Problem description: Please give the data below again in full, exactly as it stands.

Information supplied:
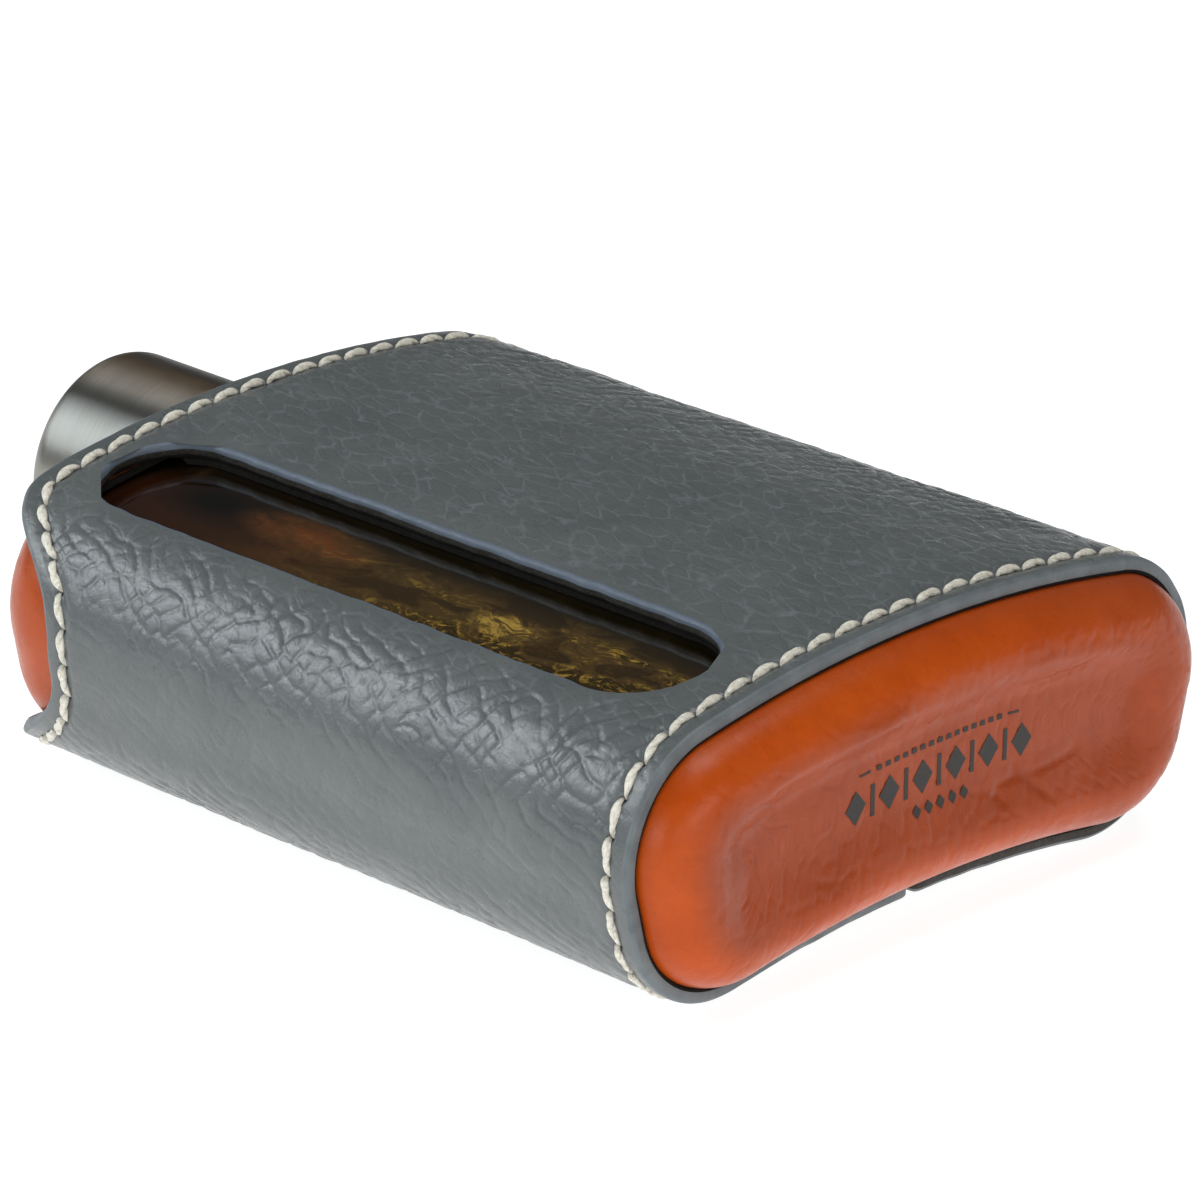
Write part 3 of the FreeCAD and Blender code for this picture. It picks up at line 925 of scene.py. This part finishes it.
class Nodes:
    """Short way to build a material's node tree. Coordinates are object coordinates, in metres."""

    def __init__(self, name):
        self.material = bpy.data.materials.new(name)
        self.material.use_nodes = True
        self.tree = self.material.node_tree
        self.shader = self.tree.nodes["Principled BSDF"]
        self.coordinates = self.tree.nodes.new("ShaderNodeTexCoord").outputs["Object"]

    def link(self, source, socket):
        self.tree.links.new(source, socket)

    def set(self, **values):
        """Numbers and colours that are the same all over the surface."""
        for label, value in values.items():
            self.shader.inputs[label.replace("_", " ")].default_value = value

    def node(self, kind, inputs):
        """A new node. Each of its inputs is given a value, or another node's output to follow."""
        node = self.tree.nodes.new("ShaderNode" + kind)
        for label, value in inputs.items():
            if isinstance(value, bpy.types.NodeSocket):
                self.link(value, node.inputs[label])
            else:
                node.inputs[label].default_value = value
        return node

    def mapped(self, vector=None, **settings):
        """Coordinates moved (Location), turned (Rotation) or scaled (Scale)."""
        return self.node("Mapping", {"Vector": vector or self.coordinates, **settings}).outputs[0]

    def noise(self, scale, detail=3.0, roughness=0.5, vector=None, distortion=0.0):
        inputs = {"Scale": scale, "Detail": detail, "Roughness": roughness, "Distortion": distortion}
        inputs["Vector"] = vector or self.coordinates
        return self.node("TexNoise", inputs).outputs["Fac"]

    def cell_edges(self, scale, vector):
        """Distance from the borders of irregular cells."""
        node = self.node("TexVoronoi", {"Scale": scale, "Vector": vector})
        node.feature = "DISTANCE_TO_EDGE"
        return node.outputs["Distance"]

    def warped(self, scale, amount):
        """Object coordinates pushed about by noise."""
        node = self.node("TexNoise", {"Scale": scale, "Vector": self.coordinates})
        push = {0: node.outputs["Color"], 1: (amount, amount, amount), 2: self.coordinates}
        add = self.node("VectorMath", push)
        add.operation = "MULTIPLY_ADD"
        return add.outputs["Vector"]

    def attribute(self, name):
        """A number stored at the mesh's points."""
        node = self.node("Attribute", {})
        node.attribute_name = name
        return node.outputs["Fac"]

    def ramp(self, value, stops):
        """A colour read off stops of (value, colour)."""
        node = self.node("ValToRGB", {"Fac": value})
        ramp = node.color_ramp
        while len(ramp.elements) < len(stops):
            ramp.elements.new(0.5)
        for element, (place, colour) in zip(ramp.elements, stops):
            element.position = place
            element.color = (*colour, 1)
        return node.outputs["Color"]

    def span(self, value, low, high, new_low, new_high):
        """low to high stretched to new_low to new_high, and held there beyond."""
        inputs = enumerate((value, low, high, new_low, new_high))
        return self.node("MapRange", dict(inputs)).outputs[0]

    def arithmetic(self, operation, a, b):
        node = self.node("Math", {0: a, 1: b})
        node.operation = operation
        return node.outputs[0]

    def product(self, a, b):
        return self.arithmetic("MULTIPLY", a, b)

    def total(self, a, b):
        return self.arithmetic("ADD", a, b)

    def patch(self, centre, size):
        """1 in the middle of an oval in x and y, falling to 0 at its edge. Metres."""
        place = (-centre[0] / size[0], -centre[1] / size[1], 0)
        oval = self.mapped(Location=place, Scale=(1 / size[0], 1 / size[1], 0))
        length = self.node("VectorMath", {0: oval})
        length.operation = "LENGTH"
        return self.span(length.outputs["Value"], 0.2, 1, 1, 0)

    def mix(self, factor, a, b):
        """a where factor is 0, b where it is 1. Each may be a number, a colour or an output."""
        inputs = {0: factor, 6: a, 7: b}
        for socket, value in inputs.items():
            if isinstance(value, tuple):
                inputs[socket] = (*value, 1)
        node = self.node("Mix", inputs)
        node.data_type = "RGBA"
        return node.outputs[2]

    def bump(self, height, strength, distance, under=None):
        """A normal for a height's relief, on top of the normal under it."""
        inputs = {"Strength": strength, "Distance": distance, "Height": height}
        if under:
            inputs["Normal"] = under
        return self.node("Bump", inputs).outputs["Normal"]

    def finish(self, colour, roughness, normal):
        for source, socket in ((colour, "Base Color"), (roughness, "Roughness"), (normal, "Normal")):
            self.link(source, self.shader.inputs[socket])
        return self.material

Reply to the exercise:
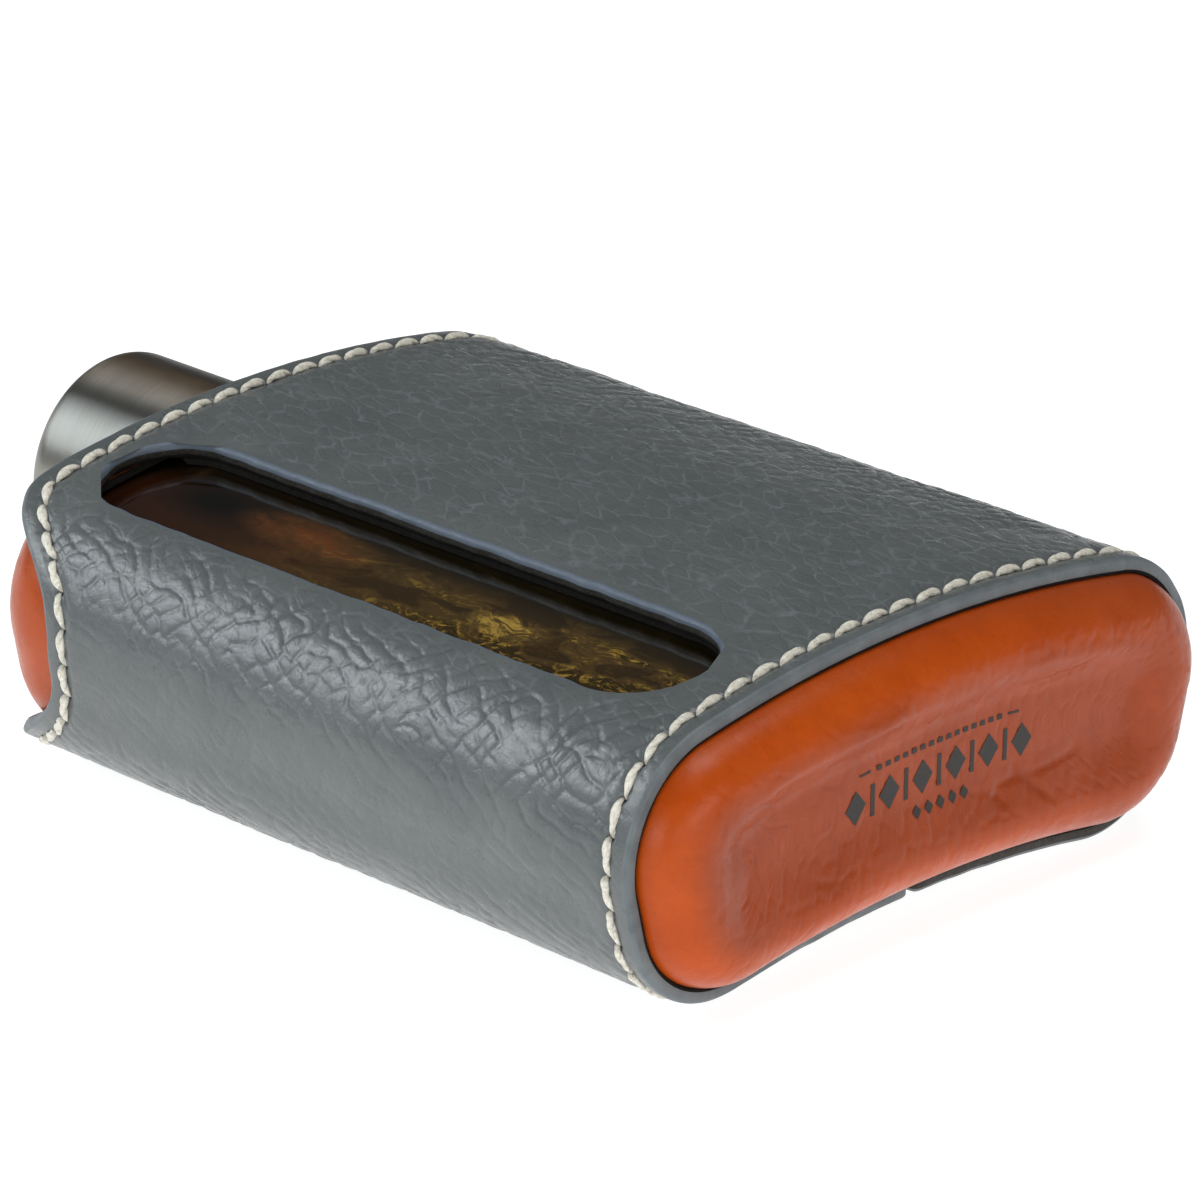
Write part 3 of the FreeCAD and Blender code for this picture. It picks up at line 925 of scene.py. This part finishes it.
class Nodes:
    """Short way to build a material's node tree. Coordinates are object coordinates, in metres."""

    def __init__(self, name):
        self.material = bpy.data.materials.new(name)
        self.material.use_nodes = True
        self.tree = self.material.node_tree
        self.shader = self.tree.nodes["Principled BSDF"]
        self.coordinates = self.tree.nodes.new("ShaderNodeTexCoord").outputs["Object"]

    def link(self, source, socket):
        self.tree.links.new(source, socket)

    def set(self, **values):
        """Numbers and colours that are the same all over the surface."""
        for label, value in values.items():
            self.shader.inputs[label.replace("_", " ")].default_value = value

    def node(self, kind, inputs):
        """A new node. Each of its inputs is given a value, or another node's output to follow."""
        node = self.tree.nodes.new("ShaderNode" + kind)
        for label, value in inputs.items():
            if isinstance(value, bpy.types.NodeSocket):
                self.link(value, node.inputs[label])
            else:
                node.inputs[label].default_value = value
        return node

    def mapped(self, vector=None, **settings):
        """Coordinates moved (Location), turned (Rotation) or scaled (Scale)."""
        return self.node("Mapping", {"Vector": vector or self.coordinates, **settings}).outputs[0]

    def noise(self, scale, detail=3.0, roughness=0.5, vector=None, distortion=0.0):
        inputs = {"Scale": scale, "Detail": detail, "Roughness": roughness, "Distortion": distortion}
        inputs["Vector"] = vector or self.coordinates
        return self.node("TexNoise", inputs).outputs["Fac"]

    def cell_edges(self, scale, vector):
        """Distance from the borders of irregular cells."""
        node = self.node("TexVoronoi", {"Scale": scale, "Vector": vector})
        node.feature = "DISTANCE_TO_EDGE"
        return node.outputs["Distance"]

    def warped(self, scale, amount):
        """Object coordinates pushed about by noise."""
        node = self.node("TexNoise", {"Scale": scale, "Vector": self.coordinates})
        push = {0: node.outputs["Color"], 1: (amount, amount, amount), 2: self.coordinates}
        add = self.node("VectorMath", push)
        add.operation = "MULTIPLY_ADD"
        return add.outputs["Vector"]

    def attribute(self, name):
        """A number stored at the mesh's points."""
        node = self.node("Attribute", {})
        node.attribute_name = name
        return node.outputs["Fac"]

    def ramp(self, value, stops):
        """A colour read off stops of (value, colour)."""
        node = self.node("ValToRGB", {"Fac": value})
        ramp = node.color_ramp
        while len(ramp.elements) < len(stops):
            ramp.elements.new(0.5)
        for element, (place, colour) in zip(ramp.elements, stops):
            element.position = place
            element.color = (*colour, 1)
        return node.outputs["Color"]

    def span(self, value, low, high, new_low, new_high):
        """low to high stretched to new_low to new_high, and held there beyond."""
        inputs = enumerate((value, low, high, new_low, new_high))
        return self.node("MapRange", dict(inputs)).outputs[0]

    def arithmetic(self, operation, a, b):
        node = self.node("Math", {0: a, 1: b})
        node.operation = operation
        return node.outputs[0]

    def product(self, a, b):
        return self.arithmetic("MULTIPLY", a, b)

    def total(self, a, b):
        return self.arithmetic("ADD", a, b)

    def patch(self, centre, size):
        """1 in the middle of an oval in x and y, falling to 0 at its edge. Metres."""
        place = (-centre[0] / size[0], -centre[1] / size[1], 0)
        oval = self.mapped(Location=place, Scale=(1 / size[0], 1 / size[1], 0))
        length = self.node("VectorMath", {0: oval})
        length.operation = "LENGTH"
        return self.span(length.outputs["Value"], 0.2, 1, 1, 0)

    def mix(self, factor, a, b):
        """a where factor is 0, b where it is 1. Each may be a number, a colour or an output."""
        inputs = {0: factor, 6: a, 7: b}
        for socket, value in inputs.items():
            if isinstance(value, tuple):
                inputs[socket] = (*value, 1)
        node = self.node("Mix", inputs)
        node.data_type = "RGBA"
        return node.outputs[2]

    def bump(self, height, strength, distance, under=None):
        """A normal for a height's relief, on top of the normal under it."""
        inputs = {"Strength": strength, "Distance": distance, "Height": height}
        if under:
            inputs["Normal"] = under
        return self.node("Bump", inputs).outputs["Normal"]

    def finish(self, colour, roughness, normal):
        for source, socket in ((colour, "Base Color"), (roughness, "Roughness"), (normal, "Normal")):
            self.link(source, self.shader.inputs[socket])
        return self.material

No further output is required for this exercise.